BRIEF:
Can you write out all of the material below, word for word?

DATA:
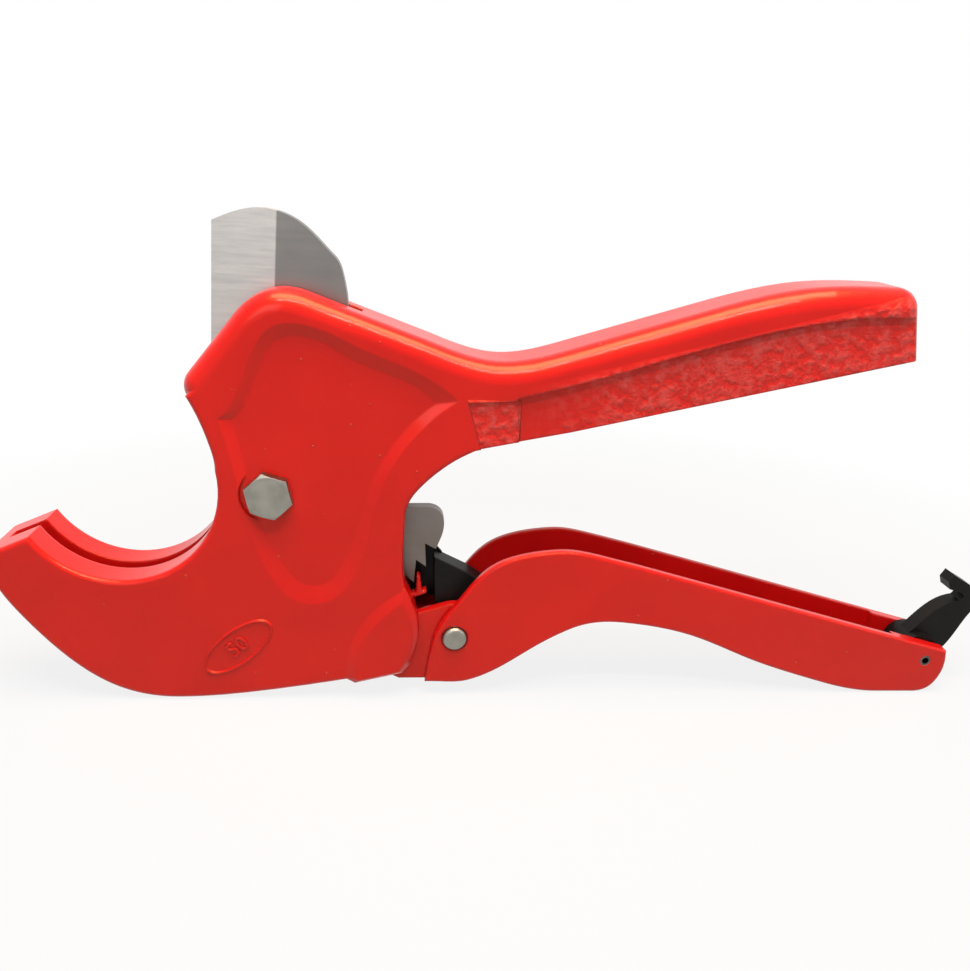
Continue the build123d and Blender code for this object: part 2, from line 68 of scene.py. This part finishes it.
def calc(tree, operation, first, second=0.0):
    return addNode(tree, "ShaderNodeMath", {0: first, 1: second}, operation=operation).outputs[0]


def product(tree, first, *others):
    for other in others:
        first = calc(tree, "MULTIPLY", first, other)
    return first


# A straight line from one range to another, which stops at both ends
def spread(tree, value, fromRange, toRange=(0.0, 1.0)):
    limits = {"From Min": fromRange[0], "From Max": fromRange[1], "To Min": toRange[0], "To Max": toRange[1]}
    return addNode(tree, "ShaderNodeMapRange", {"Value": value, **limits}).outputs[0]


def bump(tree, height, strength, depth, normal=None):
    values = {"Height": height, "Strength": strength, "Distance": depth}
    if normal:
        values["Normal"] = normal
    return addNode(tree, "ShaderNodeBump", values).outputs[0]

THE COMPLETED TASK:
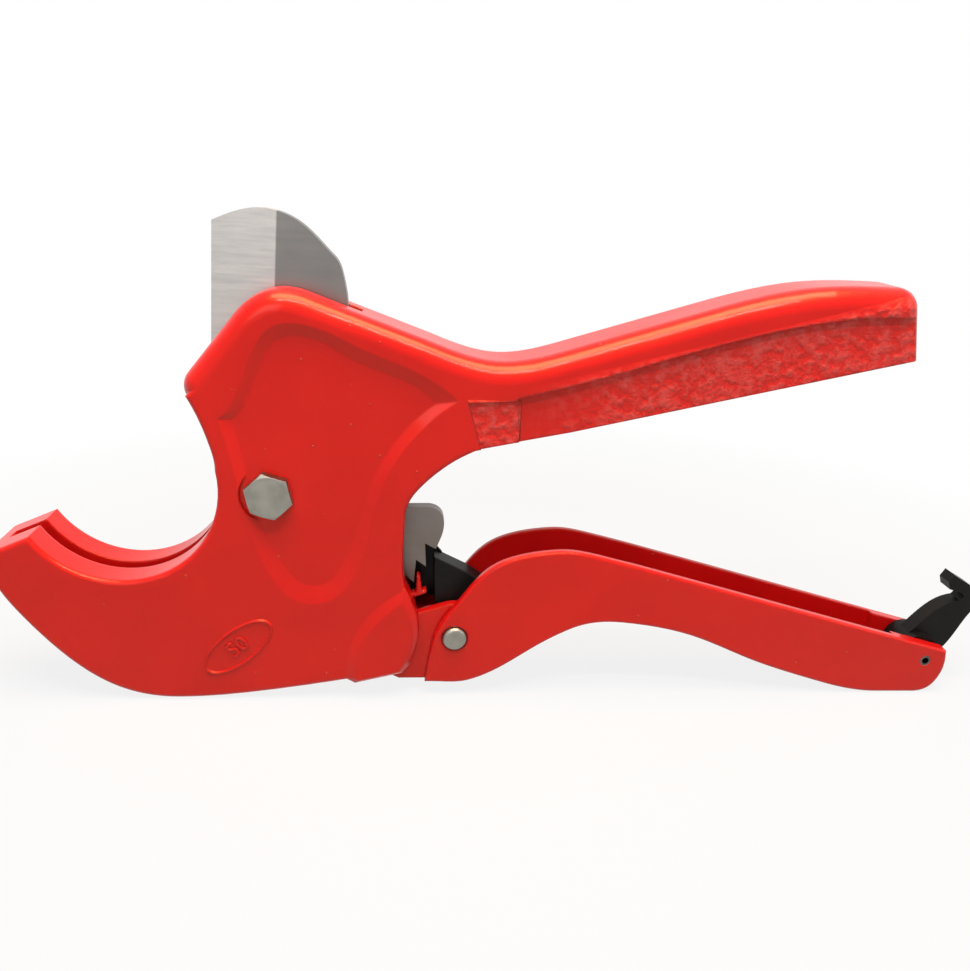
Continue the build123d and Blender code for this object: part 2, from line 68 of scene.py. This part finishes it.
def calc(tree, operation, first, second=0.0):
    return addNode(tree, "ShaderNodeMath", {0: first, 1: second}, operation=operation).outputs[0]


def product(tree, first, *others):
    for other in others:
        first = calc(tree, "MULTIPLY", first, other)
    return first


# A straight line from one range to another, which stops at both ends
def spread(tree, value, fromRange, toRange=(0.0, 1.0)):
    limits = {"From Min": fromRange[0], "From Max": fromRange[1], "To Min": toRange[0], "To Max": toRange[1]}
    return addNode(tree, "ShaderNodeMapRange", {"Value": value, **limits}).outputs[0]


def bump(tree, height, strength, depth, normal=None):
    values = {"Height": height, "Strength": strength, "Distance": depth}
    if normal:
        values["Normal"] = normal
    return addNode(tree, "ShaderNodeBump", values).outputs[0]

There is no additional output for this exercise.